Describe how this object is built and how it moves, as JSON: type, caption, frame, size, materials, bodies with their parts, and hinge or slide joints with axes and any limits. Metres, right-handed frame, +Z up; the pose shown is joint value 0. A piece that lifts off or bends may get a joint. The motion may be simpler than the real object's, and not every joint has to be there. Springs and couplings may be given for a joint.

========

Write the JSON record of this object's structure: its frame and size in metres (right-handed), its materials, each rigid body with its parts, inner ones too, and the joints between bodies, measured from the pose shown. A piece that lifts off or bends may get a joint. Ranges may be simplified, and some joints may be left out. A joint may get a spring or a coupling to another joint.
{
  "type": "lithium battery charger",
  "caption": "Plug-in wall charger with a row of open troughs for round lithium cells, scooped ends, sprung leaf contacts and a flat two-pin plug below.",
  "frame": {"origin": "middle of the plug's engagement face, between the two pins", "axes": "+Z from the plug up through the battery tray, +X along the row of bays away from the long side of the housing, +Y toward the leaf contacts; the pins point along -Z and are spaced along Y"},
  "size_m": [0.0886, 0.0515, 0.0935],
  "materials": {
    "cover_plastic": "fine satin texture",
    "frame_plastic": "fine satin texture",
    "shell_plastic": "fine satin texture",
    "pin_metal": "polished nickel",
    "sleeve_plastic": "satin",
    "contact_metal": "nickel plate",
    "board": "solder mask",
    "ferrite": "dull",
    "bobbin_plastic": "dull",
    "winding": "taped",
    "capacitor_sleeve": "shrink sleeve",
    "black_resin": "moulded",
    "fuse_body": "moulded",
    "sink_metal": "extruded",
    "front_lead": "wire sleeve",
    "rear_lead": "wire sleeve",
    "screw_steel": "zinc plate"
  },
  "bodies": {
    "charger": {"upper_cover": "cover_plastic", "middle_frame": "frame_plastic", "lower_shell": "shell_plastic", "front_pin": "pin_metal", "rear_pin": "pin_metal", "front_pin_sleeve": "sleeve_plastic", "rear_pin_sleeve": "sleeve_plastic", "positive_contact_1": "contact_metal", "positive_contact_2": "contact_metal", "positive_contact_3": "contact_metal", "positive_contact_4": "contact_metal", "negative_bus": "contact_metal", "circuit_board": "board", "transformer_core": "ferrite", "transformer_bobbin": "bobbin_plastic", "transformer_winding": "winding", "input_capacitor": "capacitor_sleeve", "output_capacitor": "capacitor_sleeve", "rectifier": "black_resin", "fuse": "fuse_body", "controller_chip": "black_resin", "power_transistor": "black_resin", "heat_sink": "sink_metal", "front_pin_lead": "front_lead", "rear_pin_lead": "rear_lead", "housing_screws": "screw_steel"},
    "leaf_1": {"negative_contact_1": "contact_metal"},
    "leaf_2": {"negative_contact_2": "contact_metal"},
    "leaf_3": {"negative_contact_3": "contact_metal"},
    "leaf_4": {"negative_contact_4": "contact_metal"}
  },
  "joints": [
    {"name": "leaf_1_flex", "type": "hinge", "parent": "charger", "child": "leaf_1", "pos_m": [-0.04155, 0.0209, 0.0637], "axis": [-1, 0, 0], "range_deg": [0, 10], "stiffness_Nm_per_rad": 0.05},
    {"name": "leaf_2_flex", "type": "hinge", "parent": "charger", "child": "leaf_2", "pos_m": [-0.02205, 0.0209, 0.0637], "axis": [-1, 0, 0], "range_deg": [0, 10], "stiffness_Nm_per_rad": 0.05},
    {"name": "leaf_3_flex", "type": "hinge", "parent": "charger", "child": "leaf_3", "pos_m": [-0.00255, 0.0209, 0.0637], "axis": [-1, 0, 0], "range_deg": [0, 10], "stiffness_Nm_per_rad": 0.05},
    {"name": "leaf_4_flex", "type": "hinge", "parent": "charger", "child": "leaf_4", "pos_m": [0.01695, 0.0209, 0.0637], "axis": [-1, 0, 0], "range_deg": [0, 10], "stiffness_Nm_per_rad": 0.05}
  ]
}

========

## [WRITTEN REQUEST]
Extract each line holding the word "caption" from the records.

## [RESPONSE BELOW]
Describe how this object is built and how it moves, as JSON: type, caption, frame, size, materials, bodies with their parts, and hinge or slide joints with axes and any limits. Metres, right-handed frame, +Z up; the pose shown is joint value 0. A piece that lifts off or bends may get a joint. The motion may be simpler than the real object's, and not every joint has to be there. Springs and couplings may be given for a joint.
  "caption": "Plug-in wall charger with a row of open troughs for round lithium cells, scooped ends, sprung leaf contacts and a flat two-pin plug below.",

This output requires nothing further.